While adding a couple more Stryker brigades probably makes sense, I’m not sure I’d do it at the expense of two heavy brigades.

Comments

  1. “And the heavy armor will go to a scrap yard – not the National Guard.”

    Yup Bram,

    And after the scrap yard the raw steel be sold to Russia, who will melt it down to make T-90’s and Mig-29’s and then the Ruskis will sell the finished products to Iran, Libya and Syria.

    The circle of an Obama-jerk!

  2. The Strykers have been pretty useful in Iraq, in some areas much more so than heavy armor. The capability is great to have, and their mobility and ease of transport are huge pluses as well. I’m guessing that Gates and co. are projecting future wars to look more like Iraq than the Fulda Gap, and are changing the force structure accordingly.

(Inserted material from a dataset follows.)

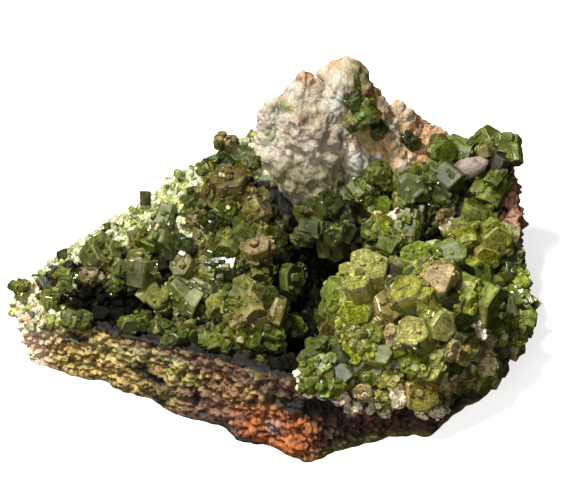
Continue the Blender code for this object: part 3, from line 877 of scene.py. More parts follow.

    I don’t know how useful Strykers are in the Mountains of Afghanistan, but they can’t be any more limited than heavy armor.

    Flexibility in force structure seems a good thing to me, though scraping the armor seems to be a very bad idea.

  3. Three infantry battalions (SBCT) vs two combined arms battalions (HBCT) = 3x as many infantry boots on the ground in an SBCT, so it’s not hard to see the logic here given current and future fights.

    We’ve got enough tanks in the Guard that you could “heavy up” an SBCT pretty quickly if you had to.

  4. Though I will say that the loss of 3rd ACR is a major blow … it’s the only unit left in the Army that does effective, organic air-ground operations and the only formation that can perform a covering force mission (though admittedly the only time we’ll need that capability in the foreseeable future is if the North Koreans attack).

    When that conversion is done there will be no heavy cavalry formations left, just medium, light, and SBCTs.

  5. This isn’t a sudden, “spur-of-the-moment” thing. People like Lonnie Shoultz, Ralph Zumbro, Mike Sparks, and Douglass MacGreggor sounded the alarm on this scheme TEN YEARS AGO… and most of you didn’t listen.

    It gets even scarier when you consider that the Russians are striking 20000+ Main Battle Tanks from their inventory — it’s a no-brainer that they’ll liquidate brand-new T-72s and T-80s at scrap cost;
    http://en.rian.ru/analysis/20090703/155424380.html

    Expect thousands to flood the Third World market.

    How well do you imagine a Stryker Brigade can fend-off a couple-hundred T-72s?

  6. I expect their Javelin teams would fire two missiles apiece and they’d continue the advance.

    Oh, wait. Not supposed to burst the fantasies of the big-army big-tanks crowd.

  7. I Think it is not as bad an idea as alot of you may think. The U.S. arsenal has enough firepower and technology in the airforce alone to Annihilated heavy enemy armored columns. Thats provided that you don’t have enough faith in a Styker units to at least stand their ground against one. I would believe that thinking so about a Stryker unit would be a grave mistake for any enemy commander because, what they do bring to the table is a Maneuverability and Comparable firepower that is unmatched by all other mechanized forces that I know of. The idea of them is to all this for a military that was very heavy and light orientated, with nothing to bridge that gap. The idea of putting so much stock in heavy armored columns has become obsolete in recent time because they are not as practical as they use to be. This was more than proven with the russians when they invaded the Chez republic. The world found out that heavy armor is not cut out for urban warfare as much as it use to be. In recent years, warfare has become based on mostly Guerrilla tatics and to combat that, you need units that are more Maneuverable. This is something, to me, that tanks are no longer able to compete with. As a bit of a side note, The Russians blunder with there tanks was one of the many reason that the U.S. decided to introduce medium(stryker) forces. I believe with the air power the U.S. has allows us to reduce how heavy are armed force need to be and gives an ability to arm ourselve more practically for modern warfare. Lighter mechanized units will give us more speed, precision and Maneuverability on the ground. Matched with our superior airpower, I would bet on us, even without tanks.